Wednesday, February 14, 2018

Olde Review: Bad Company (1972)

This was part of a series of reviews of the ASUW Film series back in the '70's. Except for some punctuation, I haven't changed anything from the way it was presented, giving the kid I was back in the '70's a break. Any stray thoughts and updates I've included with the inevitable asterisked post-scripts.


Bad Company (Robert Benton, 1972) Bad Company is a wonderful movie. It is wise, it is funny as hell, and it combines death and terror in its comedy. Everyone I know who has seen it has extolled it as a minor masterpiece.


Why, then, wasn't it popular?


Why wasn't it seen by many people?


Well, its stars, although fine actors giving perfect performances weren't "names"--Barry Brown, Jeff Bridges (this film was made soon after he completed The Last Picture Show), John Savage (now on TV),* Jerry Houser (who was an acting dynamo in The Summer of '42), Geoffrey Lewis (the rabbitty Western character actor), and David Huddleston (an all-too-ignored character actor). Gordon Willis, the brilliant photographer of The Godfather and Klute photographed it. And Harvey Schmidt's piano music seems almost a part of the image.
Why didn't it make money? Because it was a modest little production with good ideas and had no Dino DeLaurentiis shelling out $24 million on publicity and gimmicks.**
No, the only things Bad Company had were great unsung performances, an unpretentious direction, and a good story. It is at the time of the Civil War, and a bunch of lads get together to rob, and steal...and survive. They are already outlaws for have refused induction into the military. Drew Dixon decides that it would be best for him to hitch onto a wagon train to the westward territories that are still wild and, more important, are not States of the Union. He falls in with some "rough types" led by Bert Jake Rumsey, and, like Benton-Newman's Bonnie and Clyde, their subsequent partnership results in laughter and death. It was rough out there in the Old West. In the less-than-accomplished hands of one of its own screenwriters, Bad Company became the best adaptation of one of their scripts, better than Bonnie and ClydeBad Company will appear first on the program. Go early and don't miss anything.
And incidentally, Benton and Newman's new movie with Lily Tomlin and Art Carney will be out fairly soon thanks to producer Robert Altman who saw something special in their extra-special little movie and gave them a second film four years after their auspicious debut.***

This was broadcast on KCMU-FM on January 20th, 1977
So...not much to go on as far as description (but I resisted the temptation to change anything in the review), but the film IS good...a little rough in parts, if you're of a sensitive nature—men are shot untheatrically, there are some hangings and a rabbit is skinned (off-camera but the sound design is good). Boys rough-house and, generally, are boys. But, this may be the most unadorned western ever made...with the possible exception of Meek's Cutoff (I should put that one up one of these days). There is literally nothing romantic about this tale of young draft-dodgers heading West to the territorial wild-lands out of perview of the Federal Government. For many, it's an opportunity to start with little, for others it's a chance to plunder what little there is, but there are few rules other than those needed to survive. You sort of make those up as you go. As Huddleston's "Big Joe" says at one point "I'd like to get my hands around the throat of the son of a bitch that told me to 'Go West."
Shot in Kansas, the film is the very definition of "austere." You couldn't even call it "quaint," but, rather, set in "early impoverished." And the performances by the cast are uniformly excellent, with Jeff Bridges in the coltish version of the excellent actor we've come to expect. The one name that might be unfamiliar is actual lead of the film, Barry Brown, who is so good that you wonder why you might not have seen more of him—he starred in Peter Bogdanovich's Daisy Miller, and did a few more bit parts, but committed suicide in 1978. You see him in this and you say, reflexively, "what a waste," but that's true of any suicide.

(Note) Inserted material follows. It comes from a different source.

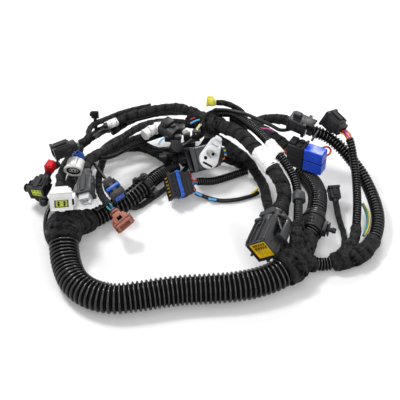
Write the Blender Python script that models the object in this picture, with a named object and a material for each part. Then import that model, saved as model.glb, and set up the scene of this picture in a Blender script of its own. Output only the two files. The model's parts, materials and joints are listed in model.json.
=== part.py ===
"""Vehicle engine-bay wiring harness: corrugated conduits, taped bundles, tape junctions and plugs.

Metres, +Z up, origin at the bottom centre of the whole harness. +X runs along its length.
Bundles follow routes chosen by hand, and each is laid over those that lie under it.
"""

import math

import bmesh
import bpy
import numpy as np
from mathutils import Matrix, Vector

MM = 0.001
CLEARANCE = 0.3 * MM  # air between two pieces that meet
END_CLEARANCE = 0.7 * MM  # air between two round ends that meet in a bend
END_FLAT = 0.5 * MM  # straight length at each end of a bundle, which squares its end face
END_BEND = 5 * MM  # short step behind it
LONGEST_STEP = 15 * MM  # between two points of a plain bundle
LAY_CLEARANCE = 1.0 * MM  # air between a bundle and the one it is laid over
PATH_STEP = 2.0 * MM
HUMP_LENGTH = 26.0 * MM  # how far to each side a bundle bends when it is lifted over another
FLOOR_GAP = 0.4  # millimetres, so that no facet dips below the floor
CENTRING = np.array((-4.7, -0.5, 0.0)) * MM  # from the routes' own origin to the middle of the whole
TAPE = 1.2 * MM  # cloth tape built up round a bundle at a junction

# Conduits and bundles, outer radius
MAIN_RADIUS = 15.8 * MM
DIAGONAL_RADIUS = 10.8 * MM
FINE_RADIUS = 8.6 * MM
RIGHT_RADIUS = 10.8 * MM
SHORT_RADIUS = 7.2 * MM
OUTER_RADIUS = 7.4 * MM
INNER_RADIUS = 4.9 * MM
CLIP_BRANCH_RADIUS = 3.4 * MM
BRAID_RADIUS = 8.2 * MM
PARALLEL_RADIUS = 5.0 * MM
UNDER_RADIUS = 5.8 * MM
CENTRE_RADIUS = 4.6 * MM
LOOP_RADIUS = 2.4 * MM
ARC_RADIUS = 5.2 * MM
SECOND_ARC_RADIUS = 4.2 * MM
THIRD_ARC_RADIUS = 3.2 * MM
LOW_ARC_RADIUS = 6.4 * MM
PLUG_BRANCH_RADIUS = 4.0 * MM
LEAD_RADIUS = 1.8 * MM
TOP_RADIUS = 6.0 * MM
SOCKET_RADIUS = 5.2 * MM
SLEEVE_RADIUS = 3.4 * MM

# Corrugation
MAIN_PITCH = 4.4 * MM
DIAGONAL_PITCH = 5.0 * MM
RIGHT_PITCH = 5.4 * MM
RIB_DEPTH = 1.7 * MM

# Plastic plugs. Sizes of each: length, width and height of the body, its wall, depth of the mouth,
# radius and length of the round neck behind it, and how far the holder lies behind the rim.
ECU = {"length": 50 * MM, "width": 24 * MM, "height": 23.6 * MM, "wall": 1.7 * MM, "mouth": 20 * MM,
       "neck_radius": 10.5 * MM, "neck": 3 * MM, "insert_inset": 1.0 * MM}
ECU_BOOT_LENGTH = 11 * MM
ECU_RIB = 2.0 * MM  # how far its ribs stand out
ECU_RIB_HALF = 0.9 * MM
ECU_COLLAR = 2.6 * MM  # how far the collar behind the ribs stands out
ECU_WING = {"start": 9 * MM, "end": 33 * MM, "reach": 8 * MM, "low": -8 * MM, "high": 1 * MM, "bar": 2.6 * MM}
ECU_CUP = (1.2 * MM, 7 * MM)  # wall and depth of the yellow holder's cup
ECU_PIN = (5 * MM, 1.0 * MM, 2.0 * MM)  # length, width and height of a blade
ECU_PIN_STEP = 4.4 * MM
WHITE = {"length": 23 * MM, "width": 21 * MM, "height": 18 * MM, "wall": 2.2 * MM, "mouth": 14 * MM,
         "neck_radius": 5.0 * MM, "neck": 4 * MM, "insert_inset": 1.5 * MM}
BLACK = {"length": 21 * MM, "width": 18 * MM, "height": 15 * MM, "wall": 2.0 * MM, "mouth": 13 * MM,
         "neck_radius": 5.5 * MM, "neck": 5 * MM, "insert_inset": 1.5 * MM}
GREY = {"length": 26 * MM, "width": 16 * MM, "height": 14 * MM, "wall": 1.8 * MM, "mouth": 9 * MM,
        "neck_radius": 5.5 * MM, "neck": 6 * MM, "insert_inset": -7 * MM}
BAND = {"length": 21 * MM, "width": 15 * MM, "height": 12 * MM, "wall": 1.6 * MM, "mouth": 9 * MM,
        "neck_radius": 4.0 * MM, "neck": 4 * MM, "insert_inset": -1.5 * MM}
FLAT = {"length": 22 * MM, "width": 17 * MM, "height": 12 * MM, "wall": 1.8 * MM, "mouth": 11 * MM,
        "neck_radius": 4.2 * MM, "neck": 4 * MM}
SENSOR = {"length": 20 * MM, "width": 19 * MM, "height": 16 * MM, "wall": 1.8 * MM, "mouth": 10 * MM,
          "neck_radius": 5.8 * MM, "neck": 4 * MM}
SMALL = {"length": 15 * MM, "width": 11 * MM, "height": 10 * MM, "wall": 1.5 * MM, "mouth": 8 * MM,
         "neck_radius": 3.6 * MM, "neck": 4 * MM}
YELLOW = {"length": 9 * MM, "width": 10 * MM, "height": 9 * MM, "wall": 1.4 * MM, "mouth": 3.5 * MM,
          "neck_radius": 3.8 * MM, "neck": 2 * MM}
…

This is a very good film, and he's great in it. 

* Not sure what this is referring to, although the IMDB has him appearing in a show called "Gibbsville" around the time of this review. Savage would appear shortly in The Deer Hunter.


** Not sure what this means, but I suspect I was making a slam at the new Dino-produced version of King Kong Dino opened it despite my protests.


*** That would be The Late Show which didn't do very well at the box-office as I recall, although Benton would use the old private-eye theme of that film in other movies. And weep no tears for Benton-Newman: they went on to write the first two "Superman" movies. Benton made Kramer vs. Kramer, won the Oscar, and made one of my favorite films Places in the Heart. He's still directing and writing, 2007's Feast of Love, being his last directorial effort.
As of this writing, "Bad Company" (1972) has not been released on DVD. More's the pity, as I'd like to re-acquaint myself with this one. You can buy it on VHS, however.

Since the movie opened, a rock band took the name (inspired by this very movie), and two other films using that title have been released--the latest being a lousy Anthony Hopkins-Chris Rock spy comedy directed by Joel Schumacher. It is available on DVD.